Sometimes Advent of Code gives these nice puzzles where you can reuse the same functions and flow from one part to another, just adding a allow_diagonal flag to second part to get the more complex result.

# Part 1:
expanded_points = expand_all_lines(lines)
counts = count_visits(expanded_points)
part1_result = how_many_at_least(counts)
assert part1_result == 4728 # For refactoring
print(f'Solution, part 1: {part1_result}')

expanded_points = expand_all_lines(lines, allow_diagonal=True)
counts = count_visits(expanded_points)
part2_result = how_many_at_least(counts)

assert part2_result == 17717 # For refactoring
print(f'Solution, part 2: {part2_result}')

Solution, part 1: 4728

Solution, part 2: 17717

Wrap up

Geometry isn't my strongest suit so today I had to pick up my pen and notebook to draw some lines in the coordinate system to see how I'm able to create the points, especially for the four possible diagonal cases (top-left to bottom-right, top-right to bottom-left, bottom-left to top-right and bottom-right to top-left).

The example input and the grid output in the description helped a lot.
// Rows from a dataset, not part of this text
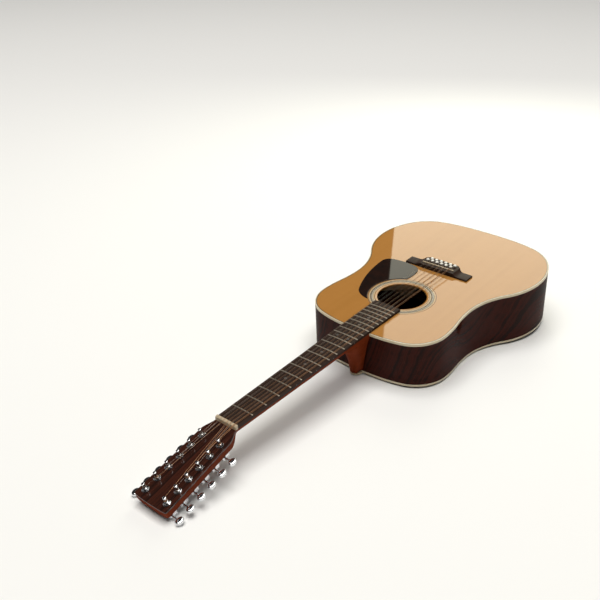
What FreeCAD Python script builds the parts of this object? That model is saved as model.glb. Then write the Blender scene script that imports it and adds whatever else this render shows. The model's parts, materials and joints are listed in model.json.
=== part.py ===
import FreeCAD, Part
import math
import os

# Twelve-string flat-top acoustic guitar, in millimetres. It is drawn in a bench frame: +X is the
# treble side, +Y runs from the tail to the head, and z = 0 is the soundboard's top face.
# laid_on_back() then turns every finished piece into the frame of the whole part.

# Body
BODY_LENGTH = 508.0
LOWER_BOUT = 400.0
WAIST = 281.0
UPPER_BOUT = 300.0
TAIL_DEPTH = 124.0
NECK_END_DEPTH = 98.0
BACK_RADIUS = 4570.0
SOUNDBOARD_THICKNESS = 2.9
BACK_THICKNESS = 2.8
RIB_THICKNESS = 2.0
BINDING_WIDTH = 2.0
BINDING_HEIGHT = 5.0
PURFLING_LINES = (0.4, 0.8, 0.4)
LINING_WIDTH = 6.0
LINING_HEIGHT = 14.0
LINING_FOOT = 1.5
NECK_BLOCK = (90.0, 60.0)
TAIL_BLOCK = (84.0, 22.0)
END_GRAFT_WIDTH = 14.0
BACK_STRIP_WIDTH = 6.0

# Stations of the outline along the body, as shares of its length from the tail
LOWER_BOUT_STATION = 0.268
WAIST_STATION = 0.634
UPPER_BOUT_STATION = 0.835

# Soundhole and rosette
SOUNDHOLE_RADIUS = 50.8
SOUNDHOLE_TO_NECK_END = 154.0
ROSETTE_DEPTH = 1.2
PICKGUARD_THICKNESS = 1.3
PICKGUARD_GAP_TO_BRIDGE = 1.7
ROSETTE_BANDS = ((55.6, 56.4), (57.0, 59.7), (59.7, 65.8), (65.8, 68.0), (69.5, 70.5))

# Neck and fretboard
SCALE_LENGTH = 645.2
BODY_FRET = 14
FRET_COUNT = 20
NUT_WIDTH = 47.6
TWELFTH_FRET_WIDTH = 57.2
FRETBOARD_THICKNESS = 6.4
FRETBOARD_RADIUS = 400.0
FRETBOARD_PAST_LAST_FRET = 19.0
FRET_HEIGHT = 1.1
FRET_WIDTH = 2.4
FRET_TANG = (0.6, 2.2)
MARKER_RADIUS = 3.0
SIDE_MARKER_RADIUS = 1.1
MARKER_DEPTH = 1.5
NECK_DEPTH_AT_NUT = 15.5
NECK_DEPTH_AT_BODY = 18.5
NECK_ROOT_IN_BODY = 12.0
NECK_INTO_HEAD = 4.0
HEEL_CAP_WIDTH = 26.0
HEEL_CAP_REACH = 17.0
HEEL_CAP_THICKNESS = 2.5
TENON = (22.0, 20.0, 78.0)

# The heel's sections: depth as a share of the heel, width between cap and top, and reach ahead
HEEL_SECTIONS = ((0.02, 1.0, 80.0), (0.19, 0.83, 52.0), (0.42, 0.56, 32.0), (0.7, 0.26, 21.0),
                 (1.0, 0.0, HEEL_CAP_REACH))

# Truss rod
ROD_SECTION = (6.0, 10.5)
ROD_BAR_RADIUS = 2.5
ROD_NUT_RADIUS = 4.5
ROD_NUT_LENGTH = 14.0
NUT_LENGTH = 5.5
ROD_NUT_THREAD = 8.0
HEX_SOCKET = (5.0, 5.0)
ROD_STOP_BEFORE_NUT = 14.0
ROD_CHANNEL_START = 3.0
RUNNING_CLEARANCE = 0.05
HOLE_CLEARANCE = 0.1

# Head
HEAD_ANGLE = 13.3
HEAD_LENGTH = 181.0
HEAD_SHOULDER_WIDTH = 66.0
HEAD_TIP_WIDTH = 76.0
HEAD_THICKNESS = 15.5
OVERLAY_THICKNESS = 2.0
HEAD_FLARE_END = 20.0
HEAD_KNEE = 27.0
HEAD_CORNER = 6.0

# Bridge, saddle and pins
BRIDGE_LENGTH = 152.0
BRIDGE_HEIGHT = 9.0
BRIDGE_WING_HEIGHT = 3.8
BRIDGE_AHEAD_OF_SADDLE = 10.5
BRIDGE_WING_BEHIND_SADDLE = 15.5
BRIDGE_BELLY_BEHIND_SADDLE = 28.0
BRIDGE_BELLY_HALF = 33.0
SADDLE_COMPENSATION = 3.0
SADDLE_LENGTH = 76.0
SADDLE_THICKNESS = 3.0
SADDLE_ABOVE_BRIDGE = 2.2
SADDLE_SLOT_DEPTH = 5.0
SADDLE_SLANT = 1.13
PLATE_SIZE = (138.0, 46.0, 2.5)
PIN_ROWS_BEHIND_SADDLE = (9.5, 18.0)
PIN_SIDESTEP = (3.0, -2.6)
PIN_HEAD_RADIUS = 3.7
PIN_HEAD_LIFT = 2.2
PIN_HEAD_HEIGHT = 3.2
PIN_SHANK_RADII = (2.6, 2.2)
PIN_LENGTH = 24.0
PIN_FLUTE_RADIUS = 0.8

# Strings: course radii from bass to treble, the octave or unison string first
STRING_DIAMETERS = ((0.69, 1.19), (0.46, 0.99), (0.30, 0.76), (0.20, 0.58), (0.36, 0.36), (0.25, 0.25))
WOUND_FROM_DIAMETER = 0.5
SADDLE_SPREAD = 57.2
SADDLE_PAIR_GAP = 2.8
NUT_SPREAD = 37.0
NUT_PAIR_GAP = 2.0
STRING_HEIGHT_AT_NUT = 8.3
STRING_ABOVE_NUT_SLOT = 0.12
STRING_GAP_TO_POST = 0.3
BALL_RADIUS = 1.5

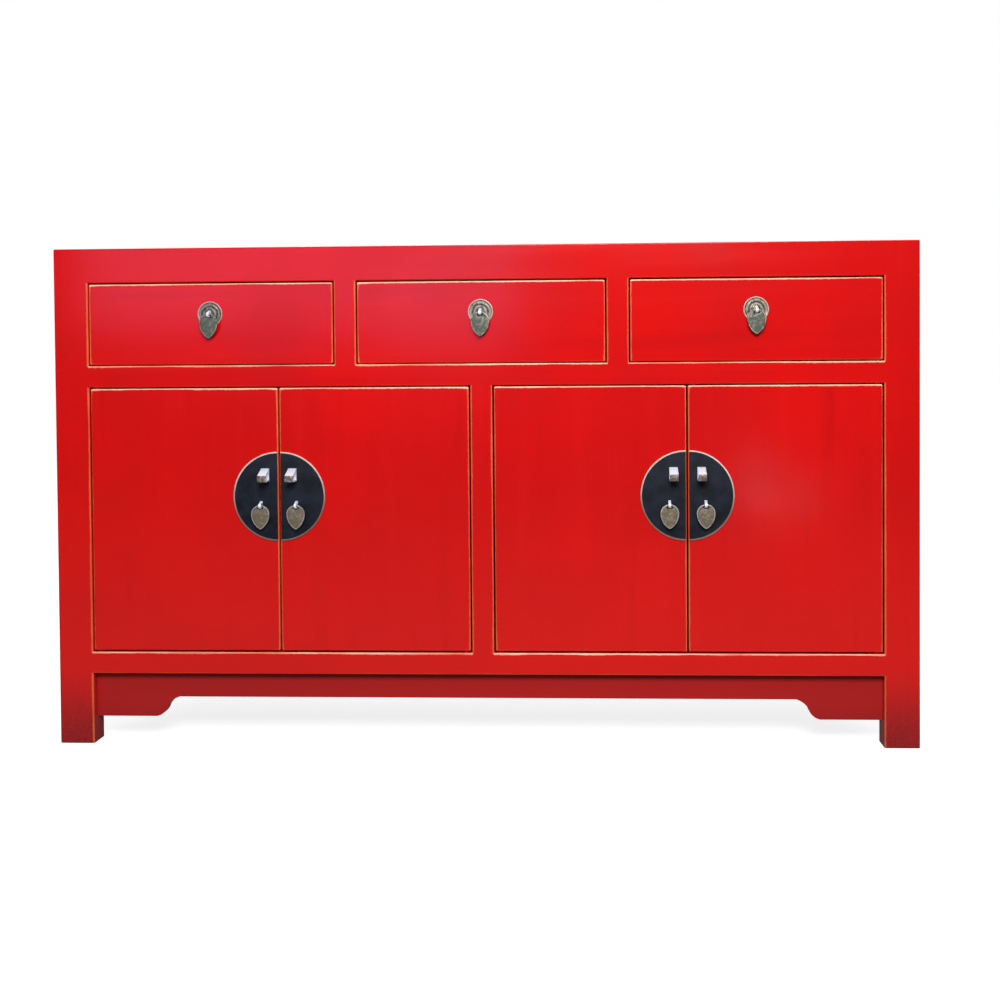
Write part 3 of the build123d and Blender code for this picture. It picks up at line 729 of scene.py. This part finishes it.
def lock_plate_half():
    """The half on the far right door, with its rim, its ring and its dark middle."""
    low, high, middle = box_of("door_far_right_lock_plate")
    bpy.ops.mesh.primitive_cylinder_add(
        vertices=128, radius=PLATE_R, depth=high.y - low.y,
        location=(low.x, middle.y, middle.z), rotation=(math.pi / 2, 0, 0),
    )
    plate = start("door_far_right_plate")
    pick("faces", facing(y=-1))
    bpy.ops.mesh.inset(thickness=RIM)
    push(y=PLATE_HOLLOW)
    bpy.ops.mesh.inset(thickness=PLATE_RING)
    push(y=-PLATE_RISE)
    pick("edges", lambda e: sharp()(e) and e.verts[0].co.y < middle.y)
    bpy.ops.mesh.bevel(offset=FINE_BEVEL, segments=2)
    bpy.ops.mesh.select_all(action="SELECT")
    bpy.ops.mesh.bisect(plane_co=(low.x, 0, 0), plane_no=(1, 0, 0), clear_inner=True, use_fill=True)
    return close(plate)


plate = lock_plate_half()
fit(plate, "door_far_right_lock_plate", PLATE_BLACK)
for door, mirror, shift in (
    ("door_mid_right", MEET, 0),
    ("door_far_left", 0, 0),
    ("door_mid_left", None, -2 * MEET),
):
    half = copy_of(plate, door + "_plate", (shift, 0, 0), mirror)
    fit(half, door + "_lock_plate", PLATE_BLACK)

# %% [markdown]
# ## Staples
# A staple is a strip bent into a loop, with a sloping top, and the bar of the lock slides
# through a pair of them. A block of the strip's width is tapered to the loop's outline,
# both its sides are inset by the strip's thickness, and bridging the two inset faces
# opens the loop. Bevelled corners catch the light as bent strip does. Staples and eyes
# are held alike: a split shank goes through the board, and its legs are folded behind.

# %% Drive a split shank
SHANK_R = 2.2 * MM
SHANK_LEG = Vector((13.0, 1.2, 4.0)) * MM  # a folded leg's length, thickness and width
EDGE_ROUND = 0.35 * MM  # bevel of the edges of strip and neck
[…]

During the development, I even had a draw function that drew the 10x10 grid with the example input to see which cases my functions were missing:

def draw(counts):
    for y in range(10):
        for x in range(10):
            print(counts.get((x,y), '.'), end='')
        print()

I didn't leave it in the code since it's only feasible for very small grids (and this one even hardcoded to be 10x10).

One of the challenging things with Advent of Code is that due to the large inputs and the only output being a single number or string, it's sometimes really difficult to debug the intermediate steps.

I find Advent of Code's examples and test cases in the puzzles very well made and it's been rare case when those haven't helped me find the missing piece.

10/10 stars for the first week of December in the bag!